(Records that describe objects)
** Begin **

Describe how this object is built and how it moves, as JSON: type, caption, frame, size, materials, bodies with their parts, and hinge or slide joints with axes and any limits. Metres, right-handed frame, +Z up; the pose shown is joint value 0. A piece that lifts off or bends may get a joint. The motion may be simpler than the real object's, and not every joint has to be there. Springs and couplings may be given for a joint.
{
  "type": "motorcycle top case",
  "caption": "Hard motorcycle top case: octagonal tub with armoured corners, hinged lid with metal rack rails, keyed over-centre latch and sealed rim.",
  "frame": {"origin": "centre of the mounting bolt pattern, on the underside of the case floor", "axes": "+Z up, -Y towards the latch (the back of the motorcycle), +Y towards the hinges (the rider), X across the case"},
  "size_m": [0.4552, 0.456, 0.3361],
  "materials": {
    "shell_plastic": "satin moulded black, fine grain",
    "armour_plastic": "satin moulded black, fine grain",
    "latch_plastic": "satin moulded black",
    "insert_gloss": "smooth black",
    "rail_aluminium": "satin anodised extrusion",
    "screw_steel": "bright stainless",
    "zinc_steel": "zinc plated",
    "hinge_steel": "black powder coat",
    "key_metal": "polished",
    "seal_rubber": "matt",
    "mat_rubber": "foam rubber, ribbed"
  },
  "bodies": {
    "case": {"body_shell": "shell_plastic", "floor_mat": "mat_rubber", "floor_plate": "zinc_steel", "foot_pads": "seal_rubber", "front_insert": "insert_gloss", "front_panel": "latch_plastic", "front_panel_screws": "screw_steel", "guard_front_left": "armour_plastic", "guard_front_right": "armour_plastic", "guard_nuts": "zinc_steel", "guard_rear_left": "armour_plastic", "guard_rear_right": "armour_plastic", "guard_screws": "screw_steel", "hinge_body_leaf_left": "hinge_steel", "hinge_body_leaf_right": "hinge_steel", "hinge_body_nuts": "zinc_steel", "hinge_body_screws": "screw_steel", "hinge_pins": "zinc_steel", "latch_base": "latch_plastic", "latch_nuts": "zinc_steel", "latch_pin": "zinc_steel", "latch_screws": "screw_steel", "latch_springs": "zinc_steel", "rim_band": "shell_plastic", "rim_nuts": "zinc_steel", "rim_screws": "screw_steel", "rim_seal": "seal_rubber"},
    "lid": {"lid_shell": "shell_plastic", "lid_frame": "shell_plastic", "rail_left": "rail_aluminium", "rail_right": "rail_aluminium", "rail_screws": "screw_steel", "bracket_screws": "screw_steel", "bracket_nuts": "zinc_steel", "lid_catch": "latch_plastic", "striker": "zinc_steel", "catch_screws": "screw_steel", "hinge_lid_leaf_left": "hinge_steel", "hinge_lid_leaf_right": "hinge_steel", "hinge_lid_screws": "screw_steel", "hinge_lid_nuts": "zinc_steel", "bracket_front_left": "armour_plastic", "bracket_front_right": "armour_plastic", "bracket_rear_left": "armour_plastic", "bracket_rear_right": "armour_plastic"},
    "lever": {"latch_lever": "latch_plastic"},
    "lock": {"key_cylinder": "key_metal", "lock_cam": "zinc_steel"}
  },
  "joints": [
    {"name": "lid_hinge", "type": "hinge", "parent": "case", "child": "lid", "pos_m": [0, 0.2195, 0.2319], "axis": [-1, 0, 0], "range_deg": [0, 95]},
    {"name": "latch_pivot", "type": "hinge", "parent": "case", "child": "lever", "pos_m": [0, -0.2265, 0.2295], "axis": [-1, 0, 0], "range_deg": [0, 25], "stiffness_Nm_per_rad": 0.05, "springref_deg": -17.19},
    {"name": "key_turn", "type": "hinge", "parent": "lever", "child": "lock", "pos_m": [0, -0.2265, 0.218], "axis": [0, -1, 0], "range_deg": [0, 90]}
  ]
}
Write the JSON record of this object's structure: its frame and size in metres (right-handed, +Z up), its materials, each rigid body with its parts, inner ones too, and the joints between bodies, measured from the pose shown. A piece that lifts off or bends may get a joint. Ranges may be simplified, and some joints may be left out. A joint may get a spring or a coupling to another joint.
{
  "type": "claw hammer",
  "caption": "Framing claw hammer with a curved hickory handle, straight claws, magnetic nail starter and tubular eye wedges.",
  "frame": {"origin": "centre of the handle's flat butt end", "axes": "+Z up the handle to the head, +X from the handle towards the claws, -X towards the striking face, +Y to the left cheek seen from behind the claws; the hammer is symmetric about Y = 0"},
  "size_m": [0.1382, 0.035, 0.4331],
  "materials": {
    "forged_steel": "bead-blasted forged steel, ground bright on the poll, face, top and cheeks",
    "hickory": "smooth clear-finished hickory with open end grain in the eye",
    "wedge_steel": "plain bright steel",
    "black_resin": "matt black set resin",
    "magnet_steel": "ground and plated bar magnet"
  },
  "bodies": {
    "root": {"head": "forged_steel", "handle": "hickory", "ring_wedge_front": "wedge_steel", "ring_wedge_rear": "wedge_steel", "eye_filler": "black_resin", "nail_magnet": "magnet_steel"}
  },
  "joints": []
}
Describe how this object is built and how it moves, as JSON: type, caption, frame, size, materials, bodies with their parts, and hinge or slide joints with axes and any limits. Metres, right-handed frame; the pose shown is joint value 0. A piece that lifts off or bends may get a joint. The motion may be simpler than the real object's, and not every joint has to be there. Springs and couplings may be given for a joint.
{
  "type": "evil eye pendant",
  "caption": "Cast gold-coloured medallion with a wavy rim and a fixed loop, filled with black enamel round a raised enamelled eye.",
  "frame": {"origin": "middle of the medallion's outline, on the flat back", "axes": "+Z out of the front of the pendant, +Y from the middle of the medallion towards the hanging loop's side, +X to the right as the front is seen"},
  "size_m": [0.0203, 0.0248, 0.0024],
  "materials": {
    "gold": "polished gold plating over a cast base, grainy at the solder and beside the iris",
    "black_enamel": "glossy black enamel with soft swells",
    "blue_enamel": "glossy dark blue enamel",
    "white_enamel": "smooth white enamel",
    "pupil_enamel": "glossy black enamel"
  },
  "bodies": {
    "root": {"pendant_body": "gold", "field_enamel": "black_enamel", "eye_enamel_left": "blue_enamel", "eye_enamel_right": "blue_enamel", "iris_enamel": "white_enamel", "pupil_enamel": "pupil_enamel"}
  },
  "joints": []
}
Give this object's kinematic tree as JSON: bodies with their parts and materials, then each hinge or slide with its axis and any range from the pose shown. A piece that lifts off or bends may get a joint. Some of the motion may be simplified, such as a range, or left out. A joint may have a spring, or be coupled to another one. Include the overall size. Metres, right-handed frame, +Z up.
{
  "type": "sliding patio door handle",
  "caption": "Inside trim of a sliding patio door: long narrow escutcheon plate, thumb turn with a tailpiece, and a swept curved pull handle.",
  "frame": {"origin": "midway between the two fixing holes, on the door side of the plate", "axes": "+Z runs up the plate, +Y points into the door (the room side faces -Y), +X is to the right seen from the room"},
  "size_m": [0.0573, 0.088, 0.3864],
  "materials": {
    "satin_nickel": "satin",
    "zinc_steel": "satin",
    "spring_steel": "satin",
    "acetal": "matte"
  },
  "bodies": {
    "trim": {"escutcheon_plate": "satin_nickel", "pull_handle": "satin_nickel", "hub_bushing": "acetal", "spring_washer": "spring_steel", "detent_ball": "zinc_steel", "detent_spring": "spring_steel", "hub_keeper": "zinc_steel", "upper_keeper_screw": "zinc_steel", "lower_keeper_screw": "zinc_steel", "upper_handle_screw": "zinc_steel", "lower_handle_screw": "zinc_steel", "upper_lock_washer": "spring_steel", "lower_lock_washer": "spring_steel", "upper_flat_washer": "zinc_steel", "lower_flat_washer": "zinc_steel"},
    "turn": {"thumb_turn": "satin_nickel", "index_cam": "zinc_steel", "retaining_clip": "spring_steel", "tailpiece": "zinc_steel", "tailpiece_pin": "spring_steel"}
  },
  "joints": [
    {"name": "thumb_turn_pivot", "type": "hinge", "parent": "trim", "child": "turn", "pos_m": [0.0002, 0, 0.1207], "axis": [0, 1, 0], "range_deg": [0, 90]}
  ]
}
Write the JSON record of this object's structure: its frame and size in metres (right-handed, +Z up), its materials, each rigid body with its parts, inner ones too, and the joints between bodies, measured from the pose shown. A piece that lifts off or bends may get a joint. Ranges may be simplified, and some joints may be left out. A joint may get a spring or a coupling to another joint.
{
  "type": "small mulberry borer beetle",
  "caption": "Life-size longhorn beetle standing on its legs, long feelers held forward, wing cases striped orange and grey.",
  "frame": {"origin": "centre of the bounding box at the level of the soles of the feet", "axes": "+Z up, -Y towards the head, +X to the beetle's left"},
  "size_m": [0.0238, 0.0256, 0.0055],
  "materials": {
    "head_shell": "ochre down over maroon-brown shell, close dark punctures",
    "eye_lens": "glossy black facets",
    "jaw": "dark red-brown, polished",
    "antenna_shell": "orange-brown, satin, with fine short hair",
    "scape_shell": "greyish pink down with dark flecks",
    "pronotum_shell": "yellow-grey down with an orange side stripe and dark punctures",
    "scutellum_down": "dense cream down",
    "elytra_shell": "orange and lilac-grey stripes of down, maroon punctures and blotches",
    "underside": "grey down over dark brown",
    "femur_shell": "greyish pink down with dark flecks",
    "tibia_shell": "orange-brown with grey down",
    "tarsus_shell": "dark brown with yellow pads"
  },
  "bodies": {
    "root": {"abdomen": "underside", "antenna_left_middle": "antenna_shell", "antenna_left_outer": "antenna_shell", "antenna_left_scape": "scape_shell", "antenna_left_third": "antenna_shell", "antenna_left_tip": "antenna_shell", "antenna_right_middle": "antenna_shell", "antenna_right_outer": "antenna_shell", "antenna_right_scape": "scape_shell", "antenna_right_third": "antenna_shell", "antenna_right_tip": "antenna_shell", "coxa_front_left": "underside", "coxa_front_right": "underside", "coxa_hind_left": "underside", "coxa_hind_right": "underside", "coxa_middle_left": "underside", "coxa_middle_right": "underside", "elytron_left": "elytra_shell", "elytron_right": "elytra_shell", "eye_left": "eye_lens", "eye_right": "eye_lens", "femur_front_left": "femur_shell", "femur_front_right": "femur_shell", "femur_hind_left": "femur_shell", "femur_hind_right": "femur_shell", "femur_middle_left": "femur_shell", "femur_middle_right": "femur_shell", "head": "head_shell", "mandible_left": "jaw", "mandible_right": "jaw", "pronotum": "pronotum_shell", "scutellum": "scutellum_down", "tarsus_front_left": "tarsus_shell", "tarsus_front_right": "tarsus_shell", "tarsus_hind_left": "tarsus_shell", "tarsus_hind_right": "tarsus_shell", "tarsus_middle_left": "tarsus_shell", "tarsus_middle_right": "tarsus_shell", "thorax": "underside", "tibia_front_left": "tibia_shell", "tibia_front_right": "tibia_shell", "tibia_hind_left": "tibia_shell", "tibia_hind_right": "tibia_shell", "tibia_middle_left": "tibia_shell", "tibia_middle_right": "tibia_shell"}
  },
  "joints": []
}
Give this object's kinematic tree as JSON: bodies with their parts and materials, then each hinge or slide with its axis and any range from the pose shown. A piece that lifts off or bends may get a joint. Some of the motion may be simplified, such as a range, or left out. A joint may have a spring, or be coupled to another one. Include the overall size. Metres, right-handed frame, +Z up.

** End **

Show, from the material above, each line that includes the string "value".

Describe how this object is built and how it moves, as JSON: type, caption, frame, size, materials, bodies with their parts, and hinge or slide joints with axes and any limits. Metres, right-handed frame, +Z up; the pose shown is joint value 0. A piece that lifts off or bends may get a joint. The motion may be simpler than the real object's, and not every joint has to be there. Springs and couplings may be given for a joint.
Describe how this object is built and how it moves, as JSON: type, caption, frame, size, materials, bodies with their parts, and hinge or slide joints with axes and any limits. Metres, right-handed frame; the pose shown is joint value 0. A piece that lifts off or bends may get a joint. The motion may be simpler than the real object's, and not every joint has to be there. Springs and couplings may be given for a joint.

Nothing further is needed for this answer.